Task statement – Will you return, word for word, only the lines from the top of the data below down to and including the one with "TROUGH_AXIS = Axis((0, 0, MIDDLE_RISE"?

Collected material –
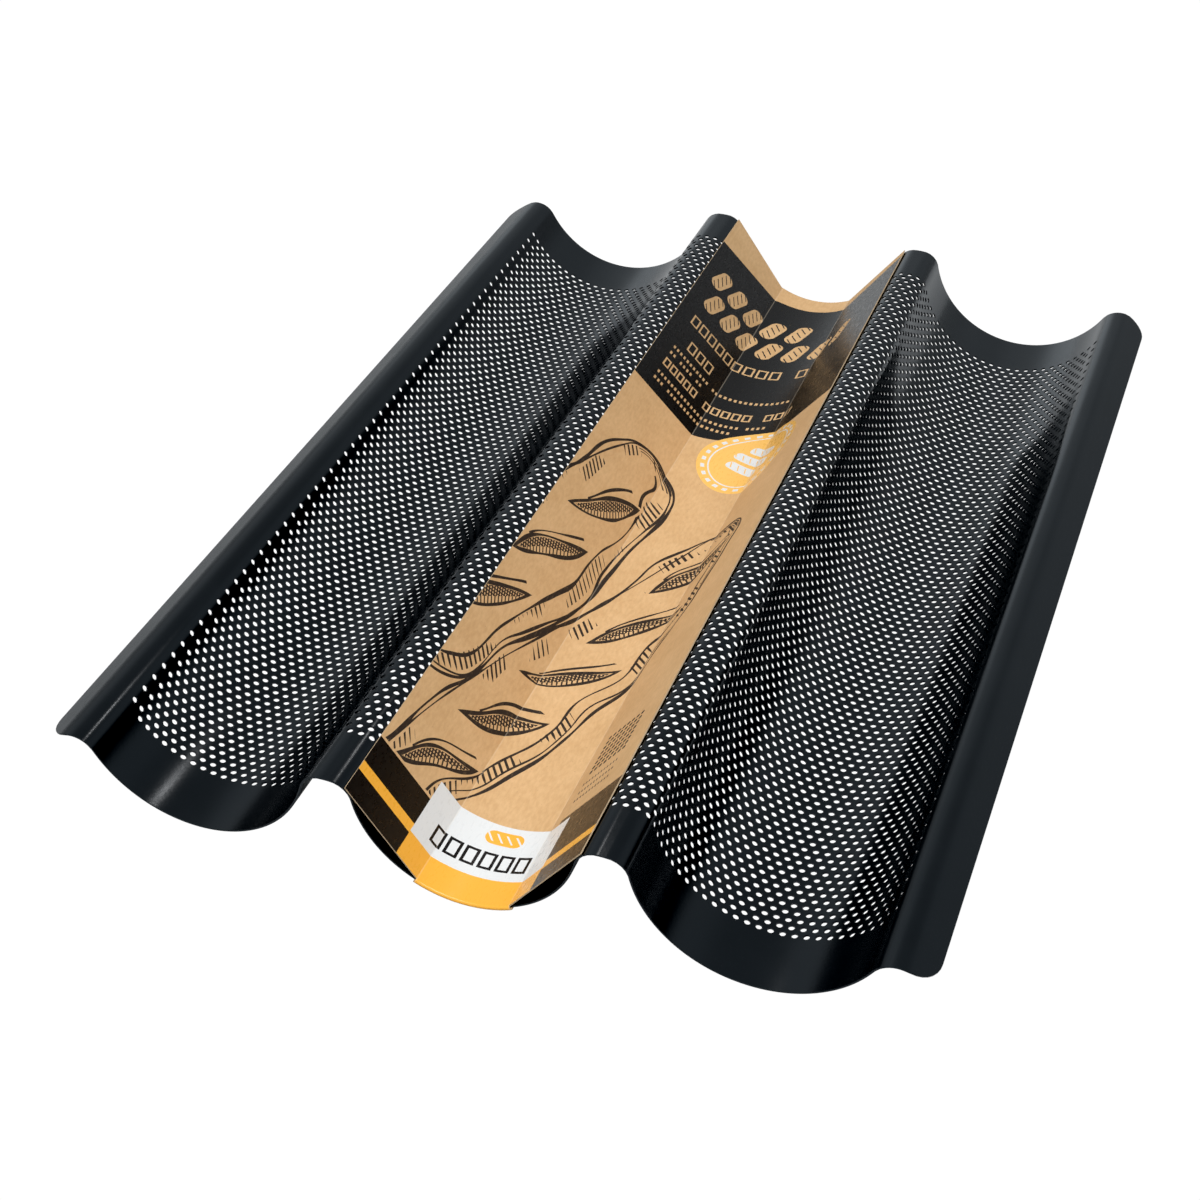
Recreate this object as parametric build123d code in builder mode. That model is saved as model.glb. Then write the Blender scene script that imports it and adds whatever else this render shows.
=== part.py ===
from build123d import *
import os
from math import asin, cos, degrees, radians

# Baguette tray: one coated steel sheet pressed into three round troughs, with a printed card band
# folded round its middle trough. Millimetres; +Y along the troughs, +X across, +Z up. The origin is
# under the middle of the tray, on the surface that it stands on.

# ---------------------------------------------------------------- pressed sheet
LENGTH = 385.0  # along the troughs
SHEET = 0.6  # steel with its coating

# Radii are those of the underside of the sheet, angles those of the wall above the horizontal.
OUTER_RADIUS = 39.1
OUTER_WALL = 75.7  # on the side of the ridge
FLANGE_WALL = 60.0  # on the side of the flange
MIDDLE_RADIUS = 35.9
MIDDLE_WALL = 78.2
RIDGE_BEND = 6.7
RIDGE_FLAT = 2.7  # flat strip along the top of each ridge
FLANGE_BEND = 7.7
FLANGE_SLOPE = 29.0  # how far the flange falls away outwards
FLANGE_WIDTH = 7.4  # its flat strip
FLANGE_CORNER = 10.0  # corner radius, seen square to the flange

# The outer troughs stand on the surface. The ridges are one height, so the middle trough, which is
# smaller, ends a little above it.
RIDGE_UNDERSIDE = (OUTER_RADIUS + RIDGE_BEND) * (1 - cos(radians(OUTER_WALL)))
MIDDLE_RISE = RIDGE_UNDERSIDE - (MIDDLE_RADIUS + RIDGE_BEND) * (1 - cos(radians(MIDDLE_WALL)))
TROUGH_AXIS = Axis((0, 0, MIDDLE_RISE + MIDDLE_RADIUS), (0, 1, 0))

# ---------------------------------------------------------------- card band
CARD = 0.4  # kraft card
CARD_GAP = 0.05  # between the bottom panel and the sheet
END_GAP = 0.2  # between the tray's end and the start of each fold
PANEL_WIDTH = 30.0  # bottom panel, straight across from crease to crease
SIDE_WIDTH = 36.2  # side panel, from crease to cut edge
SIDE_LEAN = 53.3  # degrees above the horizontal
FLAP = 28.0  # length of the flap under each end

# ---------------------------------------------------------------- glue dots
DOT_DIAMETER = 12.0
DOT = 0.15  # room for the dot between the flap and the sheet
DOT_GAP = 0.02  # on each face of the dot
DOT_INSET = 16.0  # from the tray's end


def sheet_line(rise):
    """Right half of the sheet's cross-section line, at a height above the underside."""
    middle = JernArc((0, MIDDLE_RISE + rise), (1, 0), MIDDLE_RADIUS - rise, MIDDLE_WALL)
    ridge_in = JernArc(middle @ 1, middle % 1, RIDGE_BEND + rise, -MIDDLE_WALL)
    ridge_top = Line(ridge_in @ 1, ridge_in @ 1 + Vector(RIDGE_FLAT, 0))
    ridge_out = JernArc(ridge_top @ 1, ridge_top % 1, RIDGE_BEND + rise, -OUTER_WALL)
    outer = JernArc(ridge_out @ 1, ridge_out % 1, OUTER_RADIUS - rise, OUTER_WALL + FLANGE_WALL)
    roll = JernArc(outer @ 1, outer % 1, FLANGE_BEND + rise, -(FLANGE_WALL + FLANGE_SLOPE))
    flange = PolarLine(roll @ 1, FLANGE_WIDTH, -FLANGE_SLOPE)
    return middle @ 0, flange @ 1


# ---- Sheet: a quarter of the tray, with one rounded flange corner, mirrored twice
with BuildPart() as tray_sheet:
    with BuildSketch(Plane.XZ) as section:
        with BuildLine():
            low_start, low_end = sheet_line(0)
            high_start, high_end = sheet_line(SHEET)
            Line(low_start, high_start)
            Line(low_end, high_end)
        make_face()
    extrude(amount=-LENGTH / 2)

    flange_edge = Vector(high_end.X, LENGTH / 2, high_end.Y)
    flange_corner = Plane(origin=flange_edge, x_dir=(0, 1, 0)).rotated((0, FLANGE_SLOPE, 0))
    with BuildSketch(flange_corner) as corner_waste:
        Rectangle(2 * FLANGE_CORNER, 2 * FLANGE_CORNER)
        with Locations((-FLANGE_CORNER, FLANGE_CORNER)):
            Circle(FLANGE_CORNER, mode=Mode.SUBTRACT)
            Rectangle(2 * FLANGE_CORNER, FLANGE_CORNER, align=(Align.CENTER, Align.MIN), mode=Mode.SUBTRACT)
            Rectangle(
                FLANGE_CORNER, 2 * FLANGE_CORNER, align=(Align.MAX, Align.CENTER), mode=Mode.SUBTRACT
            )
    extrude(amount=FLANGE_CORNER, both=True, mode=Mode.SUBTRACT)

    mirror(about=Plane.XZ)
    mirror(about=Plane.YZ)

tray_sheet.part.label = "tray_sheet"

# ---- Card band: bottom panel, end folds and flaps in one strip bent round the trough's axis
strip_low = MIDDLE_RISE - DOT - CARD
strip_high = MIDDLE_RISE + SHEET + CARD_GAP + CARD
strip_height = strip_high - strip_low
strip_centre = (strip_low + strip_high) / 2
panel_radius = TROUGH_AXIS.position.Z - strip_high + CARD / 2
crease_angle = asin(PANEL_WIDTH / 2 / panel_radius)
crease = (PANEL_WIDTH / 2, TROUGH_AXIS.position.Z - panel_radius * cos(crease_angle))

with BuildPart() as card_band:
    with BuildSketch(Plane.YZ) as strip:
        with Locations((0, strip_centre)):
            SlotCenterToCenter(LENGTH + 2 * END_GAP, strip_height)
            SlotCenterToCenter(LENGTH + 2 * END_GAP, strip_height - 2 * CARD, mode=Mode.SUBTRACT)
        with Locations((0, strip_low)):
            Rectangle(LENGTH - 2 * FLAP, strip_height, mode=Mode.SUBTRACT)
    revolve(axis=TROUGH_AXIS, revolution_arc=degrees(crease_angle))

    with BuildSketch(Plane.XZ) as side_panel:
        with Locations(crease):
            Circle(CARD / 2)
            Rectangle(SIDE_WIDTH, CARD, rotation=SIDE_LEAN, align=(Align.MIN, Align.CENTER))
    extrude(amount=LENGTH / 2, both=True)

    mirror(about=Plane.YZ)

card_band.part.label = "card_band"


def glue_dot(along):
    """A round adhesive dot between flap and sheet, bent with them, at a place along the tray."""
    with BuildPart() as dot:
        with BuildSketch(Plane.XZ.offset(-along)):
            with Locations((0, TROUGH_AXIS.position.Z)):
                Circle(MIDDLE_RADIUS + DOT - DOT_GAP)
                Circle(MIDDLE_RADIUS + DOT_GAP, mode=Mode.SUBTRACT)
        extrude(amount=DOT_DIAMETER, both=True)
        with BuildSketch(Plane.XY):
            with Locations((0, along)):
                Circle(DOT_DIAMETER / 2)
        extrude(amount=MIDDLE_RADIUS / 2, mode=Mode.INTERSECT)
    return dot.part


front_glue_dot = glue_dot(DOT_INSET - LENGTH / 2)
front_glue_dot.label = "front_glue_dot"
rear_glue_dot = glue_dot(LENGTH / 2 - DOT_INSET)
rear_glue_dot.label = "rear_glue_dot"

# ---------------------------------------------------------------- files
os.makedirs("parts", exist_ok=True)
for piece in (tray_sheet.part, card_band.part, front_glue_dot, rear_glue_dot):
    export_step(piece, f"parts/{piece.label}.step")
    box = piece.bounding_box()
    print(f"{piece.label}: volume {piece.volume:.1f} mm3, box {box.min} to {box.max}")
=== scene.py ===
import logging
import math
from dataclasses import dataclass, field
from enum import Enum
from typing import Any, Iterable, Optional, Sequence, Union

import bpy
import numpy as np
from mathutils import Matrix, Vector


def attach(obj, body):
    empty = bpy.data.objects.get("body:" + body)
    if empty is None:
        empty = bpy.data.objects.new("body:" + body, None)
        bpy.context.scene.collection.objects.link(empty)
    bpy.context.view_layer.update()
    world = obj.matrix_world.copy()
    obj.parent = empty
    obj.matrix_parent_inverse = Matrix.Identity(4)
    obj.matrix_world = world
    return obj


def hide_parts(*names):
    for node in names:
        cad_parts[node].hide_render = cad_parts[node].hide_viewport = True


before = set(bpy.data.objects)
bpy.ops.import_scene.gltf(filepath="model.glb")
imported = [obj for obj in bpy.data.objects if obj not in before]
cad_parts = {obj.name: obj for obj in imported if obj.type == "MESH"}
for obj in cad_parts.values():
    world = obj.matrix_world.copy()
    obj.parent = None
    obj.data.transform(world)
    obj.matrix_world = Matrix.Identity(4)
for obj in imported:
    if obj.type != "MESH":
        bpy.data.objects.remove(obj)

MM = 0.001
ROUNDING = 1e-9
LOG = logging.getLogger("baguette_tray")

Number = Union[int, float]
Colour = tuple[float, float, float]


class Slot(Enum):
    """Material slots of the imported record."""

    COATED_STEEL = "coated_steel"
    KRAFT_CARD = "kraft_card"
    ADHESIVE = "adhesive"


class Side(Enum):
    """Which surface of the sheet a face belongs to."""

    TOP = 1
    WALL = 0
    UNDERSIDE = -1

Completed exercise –
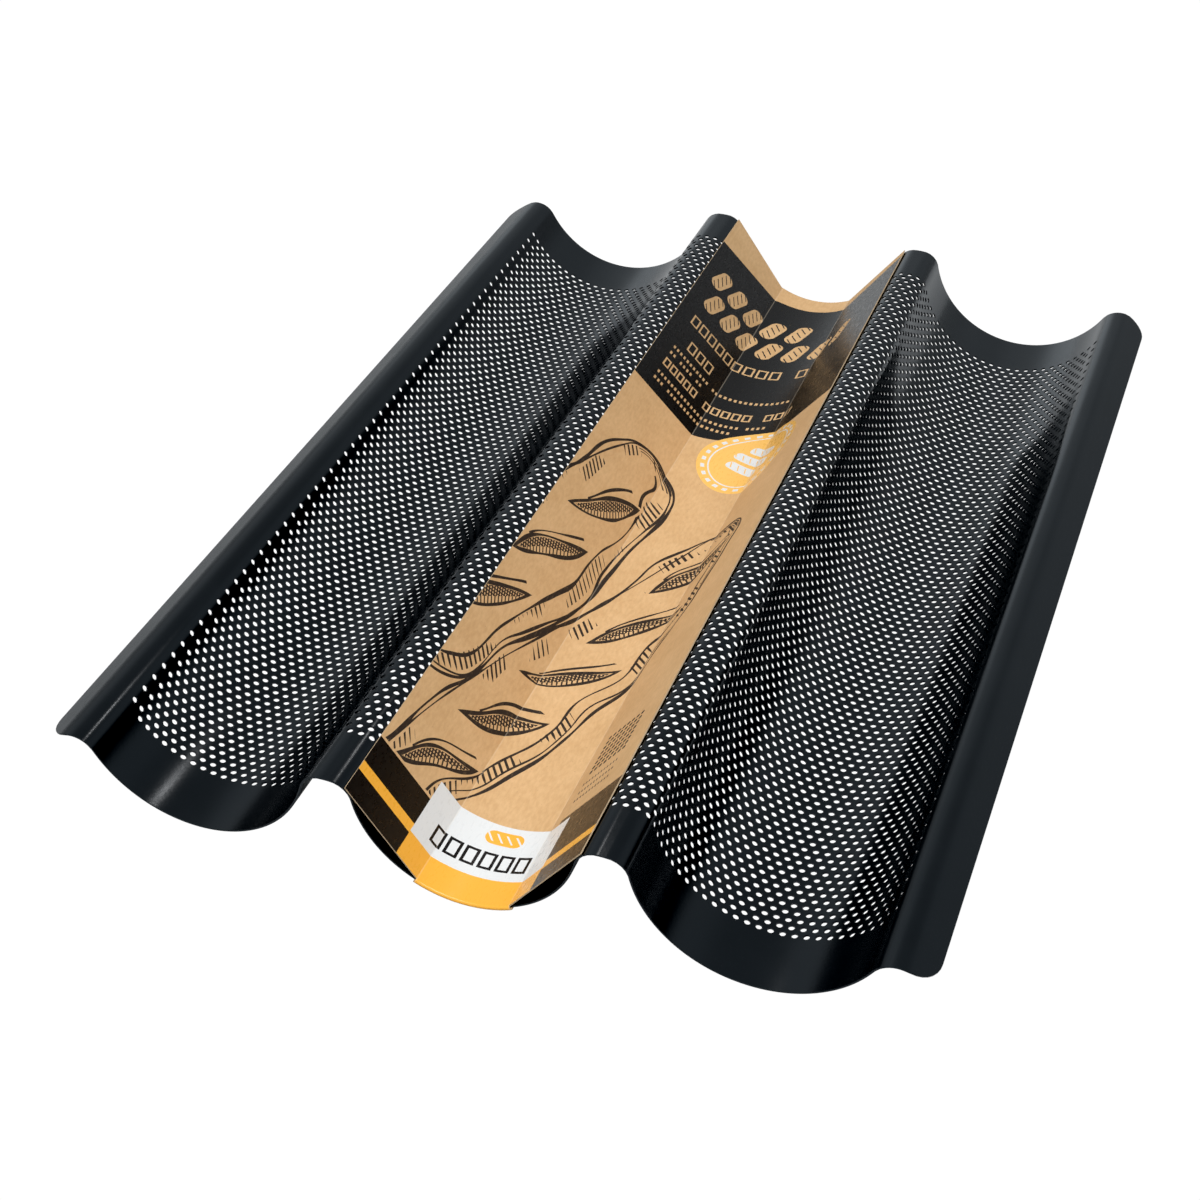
Recreate this object as parametric build123d code in builder mode. That model is saved as model.glb. Then write the Blender scene script that imports it and adds whatever else this render shows.
=== part.py ===
from build123d import *
import os
from math import asin, cos, degrees, radians

# Baguette tray: one coated steel sheet pressed into three round troughs, with a printed card band
# folded round its middle trough. Millimetres; +Y along the troughs, +X across, +Z up. The origin is
# under the middle of the tray, on the surface that it stands on.

# ---------------------------------------------------------------- pressed sheet
LENGTH = 385.0  # along the troughs
SHEET = 0.6  # steel with its coating

# Radii are those of the underside of the sheet, angles those of the wall above the horizontal.
OUTER_RADIUS = 39.1
OUTER_WALL = 75.7  # on the side of the ridge
FLANGE_WALL = 60.0  # on the side of the flange
MIDDLE_RADIUS = 35.9
MIDDLE_WALL = 78.2
RIDGE_BEND = 6.7
RIDGE_FLAT = 2.7  # flat strip along the top of each ridge
FLANGE_BEND = 7.7
FLANGE_SLOPE = 29.0  # how far the flange falls away outwards
FLANGE_WIDTH = 7.4  # its flat strip
FLANGE_CORNER = 10.0  # corner radius, seen square to the flange

# The outer troughs stand on the surface. The ridges are one height, so the middle trough, which is
# smaller, ends a little above it.
RIDGE_UNDERSIDE = (OUTER_RADIUS + RIDGE_BEND) * (1 - cos(radians(OUTER_WALL)))
MIDDLE_RISE = RIDGE_UNDERSIDE - (MIDDLE_RADIUS + RIDGE_BEND) * (1 - cos(radians(MIDDLE_WALL)))
TROUGH_AXIS = Axis((0, 0, MIDDLE_RISE + MIDDLE_RADIUS), (0, 1, 0))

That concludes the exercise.